Even if only for a minute.
cc 2024
THE MOON
noetic countdown faint displacement
I came to see what was there / she looks at what is fading and lingers the value that remains
Under the moon, the indifferent pavement. Edged in displaced pieces.
Pieces to blend with things at hand. Singular things ready to be assembled.
Vigilant in blindness. Vibrant in inertia. The dancing falls in contemplation of a stillness that pose no questions, in a darkness with no exceptions, in an absence with no lack. As if absence were the most important move, stillness the decisive enlightenment. In step with the gradual displacement of a horizon, we sense all the thread-thin shifts of value that make this eclipse so incredibly saturated and at the same time so blatantly lucid.
THE SQUARE
visceral incitement reticent madness
you came to stay / they see the damage that is being done and cultivate the dignity that prevails
In the middle of the square, despite the absence, all things spread out in unattended disorder.
Exhausted things, farsighted in inverted disappointment. In pieces, split into pieces. Corpses, piled up in untenable piles.
Then again. Once gone, dancing can always be recalled. One single call, and she is back in sight. Sharper than ever, with no promise of progress. No demands for improvement. Like a collection of down-played creatures, splayed out open, scattered over the uneven terrain. In circumstantial motion. As if dancing were not crucial but downright indecent. As if moving not only were of no use but in fact harmful. The dancing ceases to perform in her own right, to instead act as a hyphen between cause and speculation. Tearing herself apart in favor of a trespass oblique, where she lingers in doubtless gaps. You are moved by the inner cut, see the barely suggested. We step over a sensory threshold. And along with the razor-sharp dancing, we sense all the finely coiled layers that make this inversion so incredibly tender and at the same time so daring.

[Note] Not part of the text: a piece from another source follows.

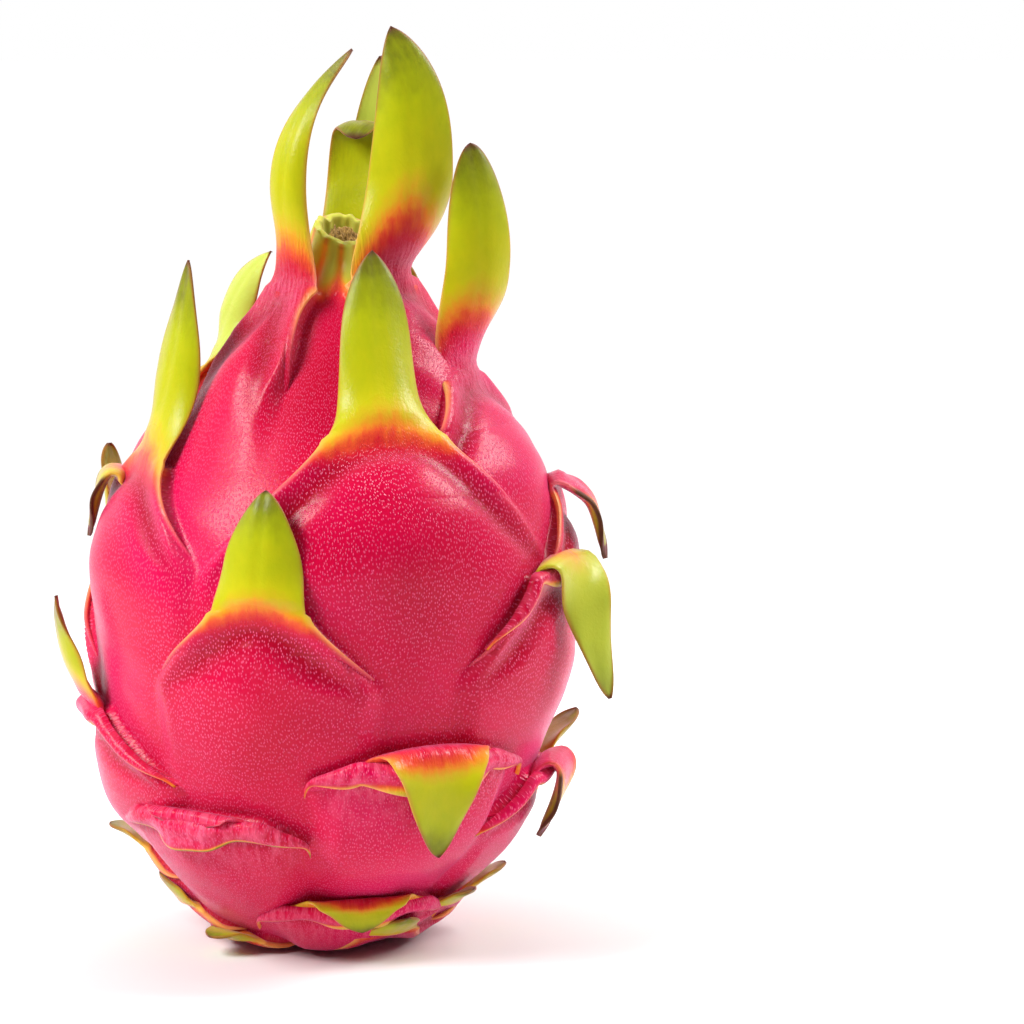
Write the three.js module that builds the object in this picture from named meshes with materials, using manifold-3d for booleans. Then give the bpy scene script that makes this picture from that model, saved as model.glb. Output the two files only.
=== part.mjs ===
// A whole dragon fruit standing on its stem end, with its green-tipped scales still on.
// Millimetres, +Z up. The fruit's front faces -Y, and an azimuth is counted in degrees from there towards +X.

import * as THREE from 'three';
import { mergeVertices } from 'three/addons/utils/BufferGeometryUtils.js';
import Module from 'manifold-3d';

const wasm = await Module();
wasm.setup();

// Outline of the bare fruit, from the flat spot that it stands on to the rim of its neck: height, radius.
const OUTLINE = [
  [0, 11.5], [2, 15.8], [5, 20.2], [9, 24], [15, 28.3], [22, 33.8], [30, 38.2], [45, 42.2], [60, 43.4],
  [74, 42.2], [86, 37.8], [96, 31], [106, 22.8], [115, 15.8], [124, 9.8], [129, 7], [133, 5.7],
];
const OUTLINE_STEPS = 400;

// The dimple round the cut stem below, and the cup left by the flower above.
const DIMPLE_RADIUS = 8;
const DIMPLE_DEPTH = 3.4;
const CUP_RADIUS = 4.3;
const CUP_DEPTH = 4.2;
const DIMPLE_SAG = 0.4;
const STEM_RADIUS = 4.8;
const STEM_CLEARANCE = 0.6;
const REMNANT_RADIUS = 3.2;
const REMNANT_HEIGHT = 2.9;
const POLE_RADIUS = 0.6;

// The fruit leans a little to one side and forwards, so its centre line moves over with height.
const LEAN_X = 5;
const LEAN_Y = -2.3;

// The neck broke off aslant: from NECK_START up to the rim it drops more and more towards the front and a
// little to the right, by these shares of the distance in front of the centre line and to the right of it.
const NECK_START = 121;
const NECK_DROP_FRONT = 0.42;
const NECK_DROP_RIGHT = 0.15;
const NECK_FADE = 8;

// Scales follow each other up the fruit by the golden angle.
const SCALE_COUNT = 36;
const FIRST_AZIMUTH = 34;
const GOLDEN_ANGLE = 137.508;
const MIDDLE_HEIGHT = 66;
const MIDDLE_INDEX = 19;
const HEIGHT_SPREAD = 13;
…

In contrast to the current hysterical, oh so static pursuit of unlimited growth of predetermined profit, this incitement proclaims a radical transgression. In the dance, for the dance. In the singular common.

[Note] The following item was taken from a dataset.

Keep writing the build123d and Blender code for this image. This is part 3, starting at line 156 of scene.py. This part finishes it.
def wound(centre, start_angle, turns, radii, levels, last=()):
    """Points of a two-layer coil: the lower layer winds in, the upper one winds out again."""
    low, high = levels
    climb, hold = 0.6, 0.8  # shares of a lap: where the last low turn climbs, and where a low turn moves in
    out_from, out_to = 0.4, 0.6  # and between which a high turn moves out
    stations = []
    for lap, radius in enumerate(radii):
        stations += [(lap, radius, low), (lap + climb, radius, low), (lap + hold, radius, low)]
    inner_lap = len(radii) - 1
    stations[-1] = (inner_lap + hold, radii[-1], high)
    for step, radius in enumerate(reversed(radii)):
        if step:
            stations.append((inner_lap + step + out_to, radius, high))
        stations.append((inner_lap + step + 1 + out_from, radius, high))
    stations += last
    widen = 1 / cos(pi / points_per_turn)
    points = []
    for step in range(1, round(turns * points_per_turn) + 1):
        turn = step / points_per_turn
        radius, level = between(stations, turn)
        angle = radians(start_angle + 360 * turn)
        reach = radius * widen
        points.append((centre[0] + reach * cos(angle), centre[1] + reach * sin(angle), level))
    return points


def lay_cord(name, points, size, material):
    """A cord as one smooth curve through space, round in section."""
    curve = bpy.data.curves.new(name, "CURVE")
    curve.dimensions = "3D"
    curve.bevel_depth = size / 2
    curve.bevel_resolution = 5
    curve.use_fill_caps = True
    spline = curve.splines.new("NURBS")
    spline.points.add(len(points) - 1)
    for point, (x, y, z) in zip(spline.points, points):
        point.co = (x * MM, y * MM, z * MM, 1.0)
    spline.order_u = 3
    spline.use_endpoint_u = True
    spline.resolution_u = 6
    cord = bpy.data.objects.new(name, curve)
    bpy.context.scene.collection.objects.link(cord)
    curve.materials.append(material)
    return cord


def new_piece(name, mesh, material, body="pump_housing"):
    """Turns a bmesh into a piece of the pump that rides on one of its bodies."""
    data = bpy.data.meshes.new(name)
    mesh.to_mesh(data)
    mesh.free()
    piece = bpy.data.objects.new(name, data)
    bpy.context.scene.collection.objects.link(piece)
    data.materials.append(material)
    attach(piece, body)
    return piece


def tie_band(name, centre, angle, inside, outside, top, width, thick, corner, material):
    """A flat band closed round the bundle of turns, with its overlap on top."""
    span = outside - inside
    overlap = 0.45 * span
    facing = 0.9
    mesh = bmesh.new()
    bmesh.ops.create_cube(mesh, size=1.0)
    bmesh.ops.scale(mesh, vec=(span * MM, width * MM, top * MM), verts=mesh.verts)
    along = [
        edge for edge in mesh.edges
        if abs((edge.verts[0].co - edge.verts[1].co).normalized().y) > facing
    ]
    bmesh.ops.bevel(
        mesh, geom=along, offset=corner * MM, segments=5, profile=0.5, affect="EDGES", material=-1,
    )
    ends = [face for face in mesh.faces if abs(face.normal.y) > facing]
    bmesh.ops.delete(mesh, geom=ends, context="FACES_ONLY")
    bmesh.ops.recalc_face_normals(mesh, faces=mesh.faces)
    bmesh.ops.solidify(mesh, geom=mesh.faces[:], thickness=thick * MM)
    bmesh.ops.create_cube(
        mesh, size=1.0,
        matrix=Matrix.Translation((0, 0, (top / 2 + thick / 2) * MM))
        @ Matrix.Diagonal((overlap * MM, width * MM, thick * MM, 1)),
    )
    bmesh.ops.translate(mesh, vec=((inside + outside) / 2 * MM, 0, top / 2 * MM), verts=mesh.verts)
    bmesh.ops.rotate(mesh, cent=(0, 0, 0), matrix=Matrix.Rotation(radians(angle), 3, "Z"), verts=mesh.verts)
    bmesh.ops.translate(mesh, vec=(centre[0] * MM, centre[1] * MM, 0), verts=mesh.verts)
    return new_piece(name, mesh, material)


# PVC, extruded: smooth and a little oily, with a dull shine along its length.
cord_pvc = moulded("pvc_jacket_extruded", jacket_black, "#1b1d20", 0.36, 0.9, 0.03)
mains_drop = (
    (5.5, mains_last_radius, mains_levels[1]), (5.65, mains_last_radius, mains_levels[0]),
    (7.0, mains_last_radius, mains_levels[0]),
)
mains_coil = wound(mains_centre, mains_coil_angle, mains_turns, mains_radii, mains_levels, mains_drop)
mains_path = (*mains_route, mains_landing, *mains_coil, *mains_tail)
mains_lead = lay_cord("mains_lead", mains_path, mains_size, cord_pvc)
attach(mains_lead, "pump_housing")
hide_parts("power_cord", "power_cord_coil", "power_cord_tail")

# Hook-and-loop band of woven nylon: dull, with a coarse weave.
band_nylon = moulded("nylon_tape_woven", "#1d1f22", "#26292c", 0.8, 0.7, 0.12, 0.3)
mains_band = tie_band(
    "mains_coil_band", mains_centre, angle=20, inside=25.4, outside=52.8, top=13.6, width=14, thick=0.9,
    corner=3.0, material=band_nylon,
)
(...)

The term noetic comes from the Greek word noēsis / noētikos which means inner vision, direct knowledge, intuition or implicit understanding. William James, the American philosopher and psychologist, defined noetic experiences as “states of knowledge”.
A sensation is the reaction of a sense organ to a stimulus. Sensation is the conversion of the nerve impulses formed at the end of signal transduction (a cascade of chemical reactions in a sense cell that begins with the activation of a receptor) into neural signals that can be interpreted by the brain. This interpretation is called perception, and in psychology sensation is therefore not the same thing as perception, even if the concepts are often used synonymously in common language. It is very difficult (if even possible) to experience a pure sensation the brain is quick to interpret the direction and then the sensation becomes perception. The sensation diminishes with repeated or long-term exposure to the same stimulus (so-called habituation or adaptation). When attention to the sensation is low or absent, that is, when impressions are registered in the unconscious, the impression is called subliminal perception. The level at which stimuli are too weak to be perceived is called sensory thresholds.